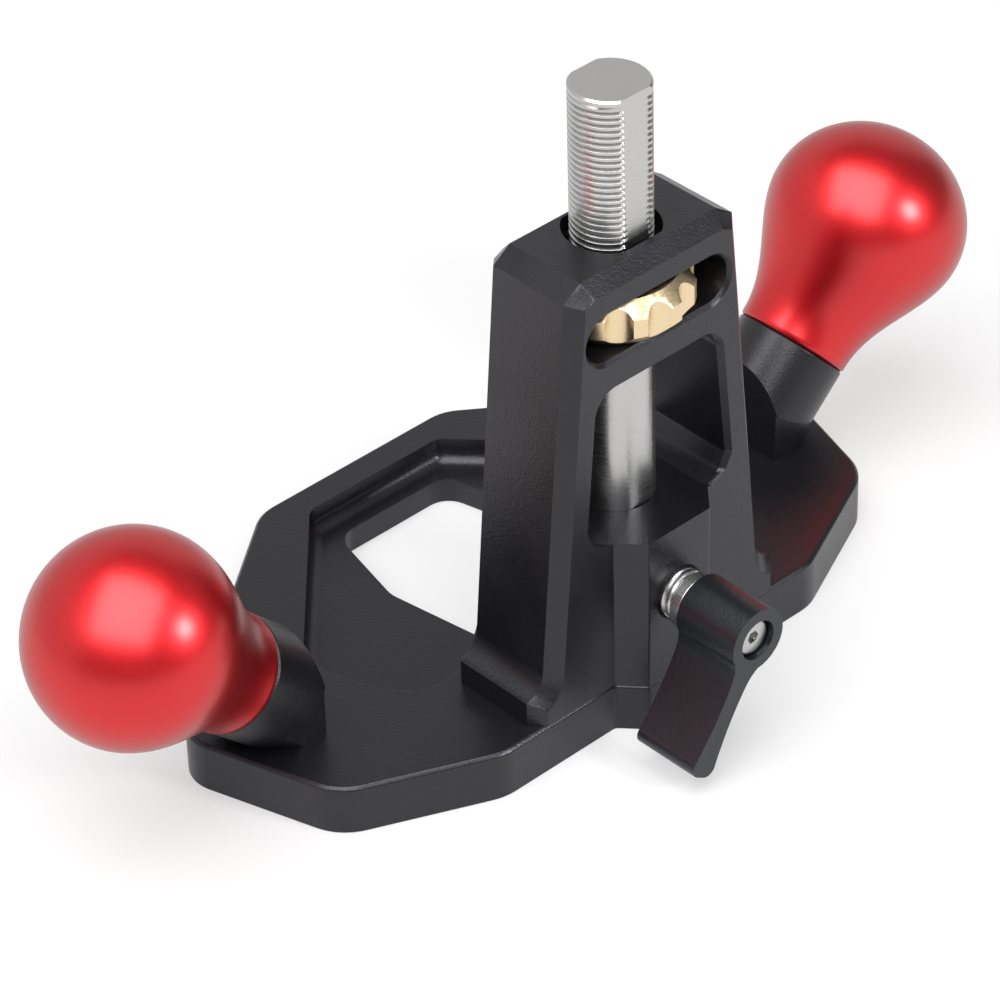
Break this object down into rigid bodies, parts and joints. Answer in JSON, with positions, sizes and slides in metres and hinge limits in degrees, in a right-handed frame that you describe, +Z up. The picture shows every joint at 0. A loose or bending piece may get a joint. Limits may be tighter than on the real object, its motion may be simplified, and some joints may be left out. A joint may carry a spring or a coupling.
{
  "type": "router plane",
  "caption": "Hand router plane: lobed base with an open mouth, a tower carrying a threaded cutter post, thumb nut and clamping lever, and two leaning pear-shaped grips.",
  "frame": {"origin": "middle of the bounding box's underside, on the sole", "axes": "+X along the two grips, -Y towards the lock lever (front), +Y towards the mouth (rear), +Z up along the post"},
  "size_m": [0.1804, 0.0888, 0.1042],
  "materials": {
    "black_anodised": "fine satin black anodising",
    "red_anodised": "satin red anodising",
    "lever_black": "satin black anodising",
    "stainless": "turned and brushed",
    "bright_steel": "ground",
    "tool_steel": "ground and honed",
    "black_steel": "black oxide",
    "brass": "turned, lightly polished"
  },
  "bodies": {
    "base": {"base_plate": "black_anodised", "tower": "black_anodised", "tower_screws": "black_steel", "tower_dowels": "bright_steel", "stem_left": "black_anodised", "stem_right": "black_anodised", "stem_screws": "black_steel", "stem_pins": "bright_steel", "knob_left": "red_anodised", "knob_right": "red_anodised", "knob_studs": "bright_steel"},
    "nut": {"depth_nut": "brass"},
    "post": {"cutter_post": "stainless", "cutter": "tool_steel", "cutter_screw": "black_steel", "cutter_pin": "bright_steel"},
    "pad": {"lock_pad": "brass"},
    "lock_screw": {"lock_stud": "stainless", "lock_collar": "stainless", "cap_screw": "stainless", "lever_spring": "bright_steel"},
    "lever": {"lock_lever": "lever_black", "lever_insert": "bright_steel"}
  },
  "joints": [
    {"name": "nut_turn", "type": "hinge", "parent": "base", "child": "nut", "pos_m": [0, -0.01505, 0.0704], "axis": [0, 0, 1], "range_deg": [-1440.5, 7200.5]},
    {"name": "post_slide", "type": "slide", "parent": "base", "child": "post", "axis": [0, 0, 1], "range_m": [-0.02, 0.004]},
    {"name": "lock_travel", "type": "slide", "parent": "base", "child": "pad", "axis": [0, -1, 0], "range_m": [0, 0.000625]},
    {"name": "lock_turn", "type": "hinge", "parent": "pad", "child": "lock_screw", "pos_m": [0, -0.03065, 0.0225], "axis": [0, -1, 0], "range_deg": [0, 180.1]},
    {"name": "lever_pull", "type": "slide", "parent": "lock_screw", "child": "lever", "axis": [0, -1, 0], "range_m": [0, 0.003], "stiffness_N_per_m": 600, "springref_m": -0.0015, "deforming": ["lever_spring"]}
  ],
  "couplings": [
    {"joint": "nut_turn", "follows": "post_slide", "rad_per_m": -6283.2},
    {"joint": "lock_turn", "follows": "lock_travel", "rad_per_m": 5026.5}
  ]
}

Task details: Repeat the material above in full, keeping every word.

The output:
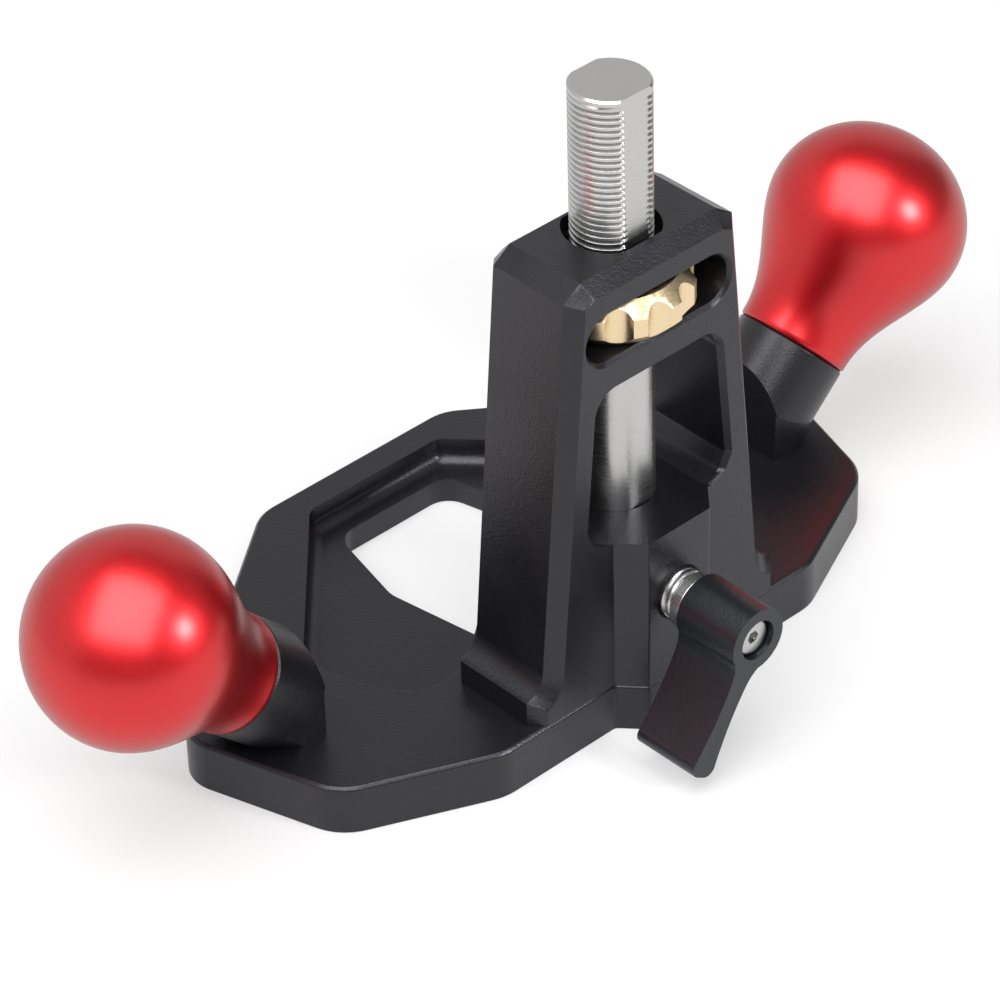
Break this object down into rigid bodies, parts and joints. Answer in JSON, with positions, sizes and slides in metres and hinge limits in degrees, in a right-handed frame that you describe, +Z up. The picture shows every joint at 0. A loose or bending piece may get a joint. Limits may be tighter than on the real object, its motion may be simplified, and some joints may be left out. A joint may carry a spring or a coupling.
{
  "type": "router plane",
  "caption": "Hand router plane: lobed base with an open mouth, a tower carrying a threaded cutter post, thumb nut and clamping lever, and two leaning pear-shaped grips.",
  "frame": {"origin": "middle of the bounding box's underside, on the sole", "axes": "+X along the two grips, -Y towards the lock lever (front), +Y towards the mouth (rear), +Z up along the post"},
  "size_m": [0.1804, 0.0888, 0.1042],
  "materials": {
    "black_anodised": "fine satin black anodising",
    "red_anodised": "satin red anodising",
    "lever_black": "satin black anodising",
    "stainless": "turned and brushed",
    "bright_steel": "ground",
    "tool_steel": "ground and honed",
    "black_steel": "black oxide",
    "brass": "turned, lightly polished"
  },
  "bodies": {
    "base": {"base_plate": "black_anodised", "tower": "black_anodised", "tower_screws": "black_steel", "tower_dowels": "bright_steel", "stem_left": "black_anodised", "stem_right": "black_anodised", "stem_screws": "black_steel", "stem_pins": "bright_steel", "knob_left": "red_anodised", "knob_right": "red_anodised", "knob_studs": "bright_steel"},
    "nut": {"depth_nut": "brass"},
    "post": {"cutter_post": "stainless", "cutter": "tool_steel", "cutter_screw": "black_steel", "cutter_pin": "bright_steel"},
    "pad": {"lock_pad": "brass"},
    "lock_screw": {"lock_stud": "stainless", "lock_collar": "stainless", "cap_screw": "stainless", "lever_spring": "bright_steel"},
    "lever": {"lock_lever": "lever_black", "lever_insert": "bright_steel"}
  },
  "joints": [
    {"name": "nut_turn", "type": "hinge", "parent": "base", "child": "nut", "pos_m": [0, -0.01505, 0.0704], "axis": [0, 0, 1], "range_deg": [-1440.5, 7200.5]},
    {"name": "post_slide", "type": "slide", "parent": "base", "child": "post", "axis": [0, 0, 1], "range_m": [-0.02, 0.004]},
    {"name": "lock_travel", "type": "slide", "parent": "base", "child": "pad", "axis": [0, -1, 0], "range_m": [0, 0.000625]},
    {"name": "lock_turn", "type": "hinge", "parent": "pad", "child": "lock_screw", "pos_m": [0, -0.03065, 0.0225], "axis": [0, -1, 0], "range_deg": [0, 180.1]},
    {"name": "lever_pull", "type": "slide", "parent": "lock_screw", "child": "lever", "axis": [0, -1, 0], "range_m": [0, 0.003], "stiffness_N_per_m": 600, "springref_m": -0.0015, "deforming": ["lever_spring"]}
  ],
  "couplings": [
    {"joint": "nut_turn", "follows": "post_slide", "rad_per_m": -6283.2},
    {"joint": "lock_turn", "follows": "lock_travel", "rad_per_m": 5026.5}
  ]
}